I looked around the beach to see if anyone else could corroborate the evidence of our own eyes and could only notice a jogger half a mile away and a couple who had apparently rather more important things on their minds at that moment.


I've found a bomb! And it's only 70 metres away! Now, if it had been just little old me spotting such an item, you (dear Listener) would have been quite right to take my finding with a serious pinch of salt. But, as my companion is no less than a Commander in the Israeli Navy and has some understanding of these matters, I feel confident that what we saw was definitely a barrel that 'may' have the potential to cause serious harm. The again, it might be filled with pirate treasure or Captain Morgan rum.

Arnold was straight onto the police and after explaining for five minutes what we had found, was told they'd be with us immediately. As the sun set and the barrel continued to bob up and down, moving ever closer to a rock promontory 30 metres off shore, we retired to the other side of the structure constructed during the time of that champion of children's rights, King Herod. In hindsight, that was a pretty daft move as I wouldn't have fancied my chances of coming out unscathed after 100 tonnes of Roman masonry fell on my bonce!

20 minutes went by and clearly the Caesarea branch of the Israeli police had other more pressing matters to attend to like giving out parking tickets or waiting for the kettle to boil in the canteen. Arnold called again – they were definitely on their way this time. I offered him a bet of even money that they would arrive. He declined. Maybe they couldn't find the seashore?

After another 15 minutes the light was all but gone and the barrel was becoming less easy to pick out. Feeling uneasy at being potentially in close proximity to a major bomb that was no longer visible, we went for a stroll a kilometre up the beach and back again – as you do at such times – during which Arnold explained that these barrel bombs are detonated by remote control via a mobile phone when the bomb maker is satisfied it can cause most damage.

"Just a minute" said I, "if they can't see the barrel as they're in Gaza 50 miles away, how do they know when to press the button?"
"That is the flaw in their cunning plan" Arnold observed. "They just wait until they think it should be there or thereabouts and then dial the code and it explodes."
"And what if the current carries the barrel back towards the Gaza Strip?" I puzzled out loud.
"Then they suddenly become Israel's latest secret weapon" he laughed.

Back at 'Barrel Beach' it was now dark and no police had moved their lazy backsides within shouting distance of the Caesarea Aqueduct. I thought of calling again and speaking in English saying something like:
"Now look here. You chaps need to get a move on and deal with this nuisance. This isn't how to fight a war on terrorism. There is a bomb.

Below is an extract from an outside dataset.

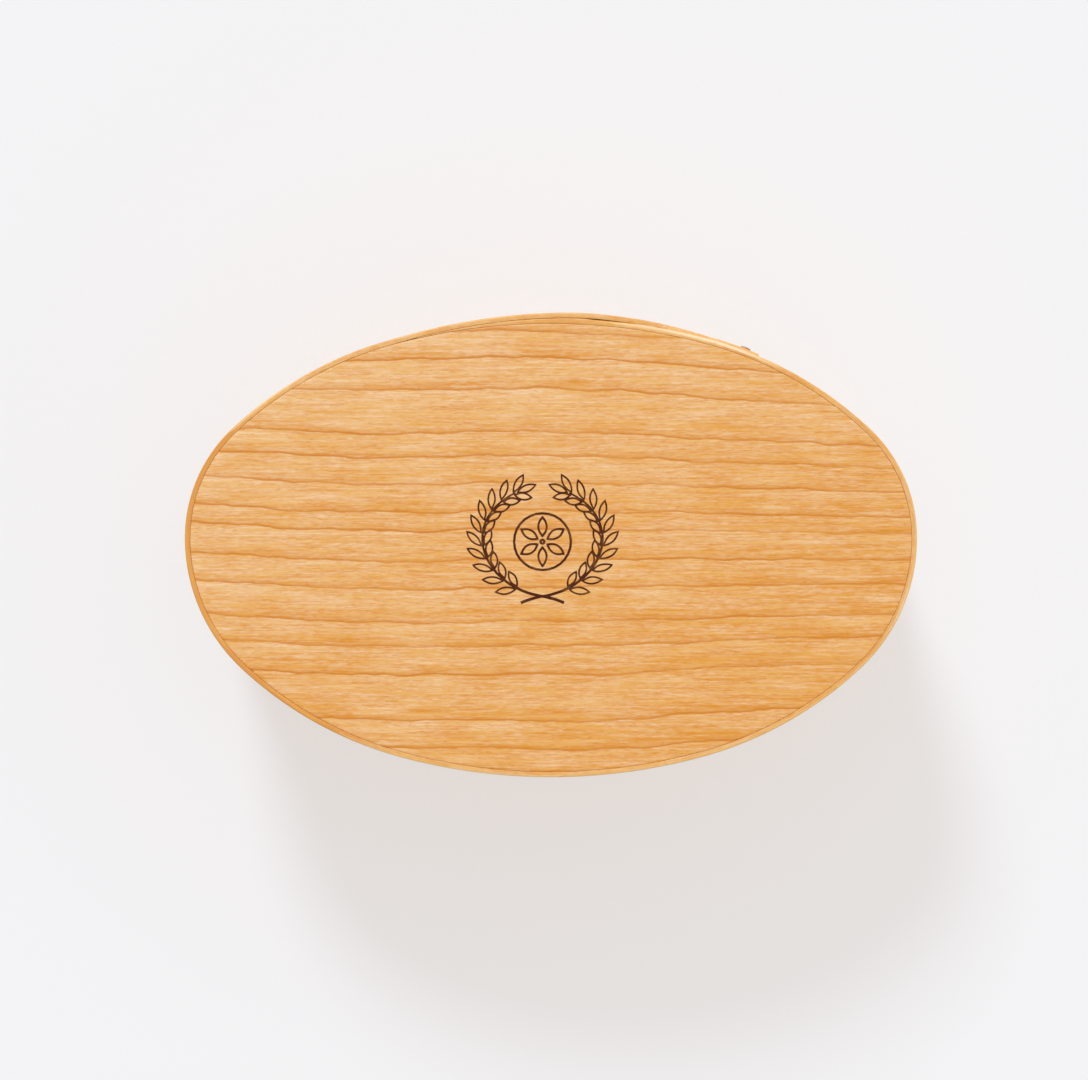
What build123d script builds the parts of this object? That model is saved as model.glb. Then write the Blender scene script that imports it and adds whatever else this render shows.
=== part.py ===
from build123d import *
from math import cos, degrees, radians, sin
import os

# An oval box of bent wood with a lift-off lid. Box and lid are made alike: a thin strip is bent
# round an oval, its ends lapped and tacked through swallowtail fingers, and a solid board is let
# into it and held by wooden pegs. The fingers are in front (-Y) and point to -X.
# Millimetres, with the underside at Z = 0 and the middle of the lid's oval on the Z axis.

# The lid's oval, inside its band: the outline of its board. Tangent arcs make up each quarter of
# it: a side, a shoulder and an end.
LID_LENGTH = 178.0
LID_WIDTH = 110.6
ENDS_FORWARD = 2.4  # its ends lie this far in front of the middle, so the front is the flatter side
SIDE_TURN = 15.0  # degrees that the oval turns from the middle of a side to the shoulder's arc
SHOULDER_TURN = 43.0  # and from the middle of the side to the end's arc
SHOULDER_SHARE = 0.5  # where the shoulder's radius lies, from the end's to the side's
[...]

I repeat there is a bomb in a barrel in the water only 50 metres away from me!"
But the Israeli police are the Israeli police. Lazy, of dubious incorruptibility and only interested in dealing with things that allow them home in time for the end of their shift.
If you read in days to come of an explosion on a beautiful Israeli beach that destroyed part of a world heritage landmark, then you will at least know that two reasonably good citizens did try to avert the disaster.
As it was, it was getting a bit chilly so we went home and had hot chocolate and a nice slice of cake.